Most of the popular outfits are "designed to look good" to a high degree, and then humans are quite bad at fitting the garments on average. Poorly fit suits that don't look good on a male silhouette are absolutely a thing, and I'd posit that an unkempt male wearing a poorly fitting cheap suit looks "lower status" than a fit and well groomed male wearing a stylish t-shirt/jeans combo.
So all we have is the tradition that "high status males" in the traditional power roles wear suits when in public, which is true and valid, but it does not translate into the inherent superiority of this garment.
100% agreed. I’ve seen way more than enough people in poorly-fitting expensive suits to last me a lifetime, and it is just painful to watch.

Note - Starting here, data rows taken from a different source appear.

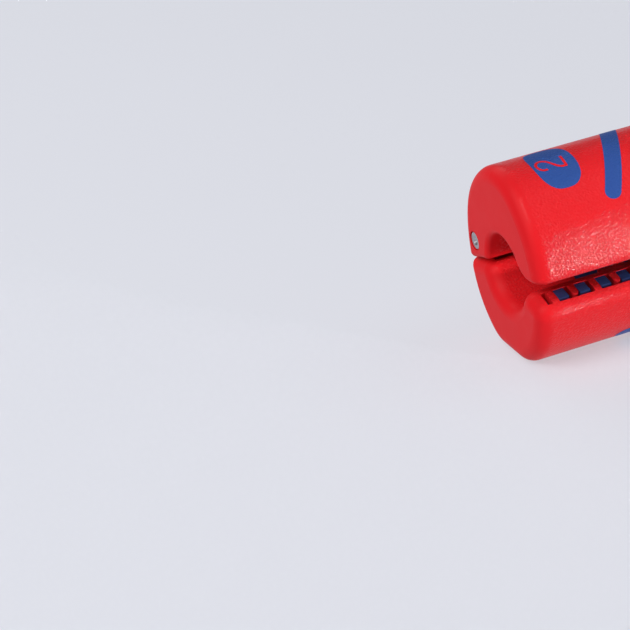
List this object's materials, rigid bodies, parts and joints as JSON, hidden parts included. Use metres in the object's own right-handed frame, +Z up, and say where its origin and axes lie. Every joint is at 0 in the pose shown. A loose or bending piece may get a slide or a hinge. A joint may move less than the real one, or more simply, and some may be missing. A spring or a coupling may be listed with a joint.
{
  "type": "coaxial cable stripper",
  "caption": "Clamshell coaxial cable stripper with a cutting end at each side, a round cable channel, a ribbed length scale along the gap and spring opening.",
  "frame": {"origin": "middle of the tool's footprint, on the surface that the flat bottom rests on", "axes": "+X along the tool to the rear cutting end, +Y towards the hinge side, +Z up"},
  "size_m": [0.1, 0.0185, 0.0219],
  "materials": {
    "body_plastic": "satin, finely grained on the outside",
    "cassette_plastic": "satin",
    "blade_steel": "ground",
    "pin_steel": "turned",
    "screw_steel": "plated",
    "spring_steel": "bright wire"
  },
  "bodies": {
    "lower_half": {"lower_shell": "body_plastic", "lower_cassette_front": "cassette_plastic", "lower_cassette_rear": "cassette_plastic", "lower_inner_blade": "blade_steel", "lower_sheath_blade": "blade_steel", "lower_screw_front": "screw_steel", "lower_screw_rear": "screw_steel", "spring_front": "spring_steel", "spring_rear": "spring_steel"},
    "upper_half": {"upper_shell": "body_plastic", "upper_cassette_front": "cassette_plastic", "upper_cassette_rear": "cassette_plastic", "upper_inner_blade": "blade_steel", "upper_sheath_blade": "blade_steel", "upper_screw_front": "screw_steel", "upper_screw_rear": "screw_steel", "hinge_pin_front": "pin_steel", "hinge_pin_rear": "pin_steel"}
  },
  "joints": [
    {"name": "shell_hinge", "type": "hinge", "parent": "lower_half", "child": "upper_half", "pos_m": [0, 0.00643, 0.01146], "axis": [1, 0, 0], "range_deg": [0, 7.2], "stiffness_Nm_per_rad": 0.1, "springref_deg": -11.46, "deforming": ["spring_front", "spring_rear"]}
  ]
}
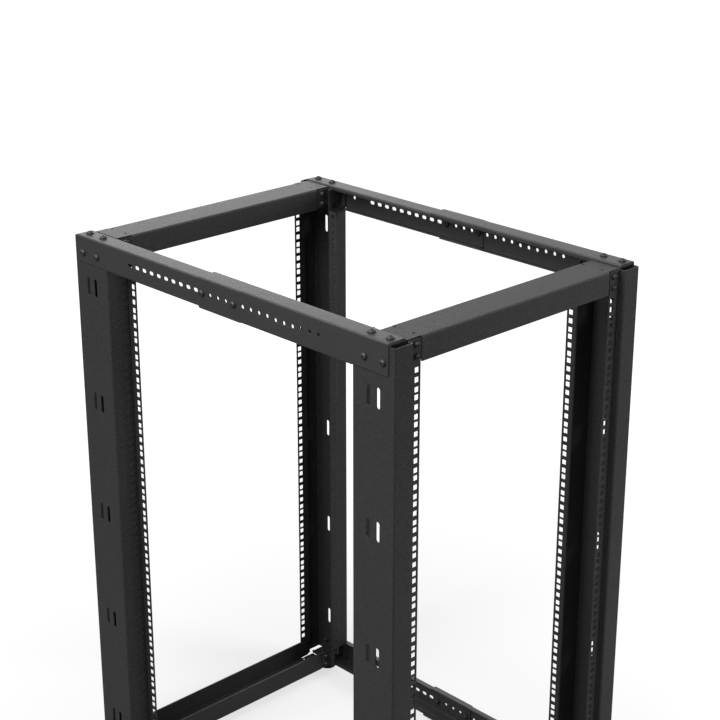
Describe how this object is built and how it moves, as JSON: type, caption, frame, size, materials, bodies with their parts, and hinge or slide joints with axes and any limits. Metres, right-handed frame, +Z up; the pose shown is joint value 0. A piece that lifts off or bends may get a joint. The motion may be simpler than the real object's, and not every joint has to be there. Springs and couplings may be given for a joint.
{
  "type": "four post open frame rack",
  "caption": "Open frame equipment rack: four folded steel posts with square hole strips, telescoping side rails, head and base crossbeams, levelling feet.",
  "frame": {"origin": "on the floor, at the middle of the rack's width and depth", "axes": "+X to the right seen from the front, +Y to the back, +Z up; the front is -Y"},
  "size_m": [0.5864, 0.81, 1.0955],
  "materials": {
    "frame_black": "fine satin black powder coat",
    "foot": "moulded black pad"
  },
  "bodies": {
    "root": {"post_front_left": "frame_black", "levelling_foot_front_left": "foot", "rail_left_top_front": "frame_black", "rail_left_base_front": "frame_black", "post_front_right": "frame_black", "levelling_foot_front_right": "foot", "rail_right_top_front": "frame_black", "rail_right_base_front": "frame_black", "crossbeam_front_top": "frame_black", "crossbeam_front_base": "frame_black", "post_rear_left": "frame_black", "levelling_foot_rear_left": "foot", "rail_left_top_rear": "frame_black", "beam_bracket_left_top": "frame_black", "rail_left_base_rear": "frame_black", "beam_bracket_left_base": "frame_black", "post_rear_right": "frame_black", "levelling_foot_rear_right": "foot", "rail_right_top_rear": "frame_black", "beam_bracket_right_top": "frame_black", "rail_right_base_rear": "frame_black", "beam_bracket_right_base": "frame_black", "crossbeam_rear_top": "frame_black", "crossbeam_rear_base": "frame_black"}
  },
  "joints": []
}
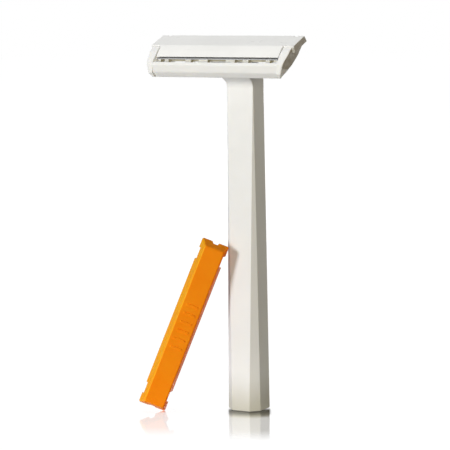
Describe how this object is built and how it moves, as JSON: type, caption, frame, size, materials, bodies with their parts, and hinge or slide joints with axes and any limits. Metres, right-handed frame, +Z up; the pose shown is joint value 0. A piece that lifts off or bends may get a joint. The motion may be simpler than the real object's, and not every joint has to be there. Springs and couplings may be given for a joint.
{
  "type": "disposable razor",
  "caption": "Upright one-piece safety razor with a hollow chamfered handle, a clamped single blade, and its clip-on blade cover leaning beside it.",
  "frame": {"origin": "on the flat rim of the hollow foot, in the middle of its front side, in the plane that the razor stands on", "axes": "+X along the blade, -Y the side that shaves, +Z up the handle to the head"},
  "size_m": [0.0491, 0.0254, 0.1078],
  "materials": {
    "white_plastic": "satin moulded white polystyrene",
    "blade_steel": "ground strip steel",
    "cap_plastic": "smooth moulded white polystyrene",
    "orange_plastic": "smooth slightly see-through orange plastic"
  },
  "bodies": {
    "razor": {"handle": "white_plastic", "blade": "blade_steel", "blade_cap": "cap_plastic"},
    "cover": {"cover": "orange_plastic"}
  },
  "joints": [
    {"name": "cover_slide", "type": "slide", "parent": "razor", "child": "cover", "axis": [-0.878, -0.4787, 0], "range_m": [0, 0.06]}
  ]
}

The main benefit of a suit is that it can be easily tailored to fit a person perfectly, which isn’t the case with tshirts/hoodies/jeans/etc. I mean, you can tailor those, i guess, but that’s very uncommon.
For non-suits, the pro-tip is to just focus on finding ones that fit your shape the best (or changing your shape; unless you are one of the unlucky few who has a non-conforming shape, e.g very tall), and that’s their main downside.
Well fitting casual clothing > poorly fitting suits any time. Beyond that, it is situational.
Hehe explain aesthetics from first principles sounds like demanding the equation that proves Mona Lisa is a good painting.
I mean you can argue aesthetics, but it’s a fact that in the western world, a suit is considered by everyone, more or less, to be more formal than T-shirt and jeans, and more formal is widely considered to be more dignified than casual wear. The first principles that matter aren’t aesthetics, they are more likely customs and class (socioeconomic status).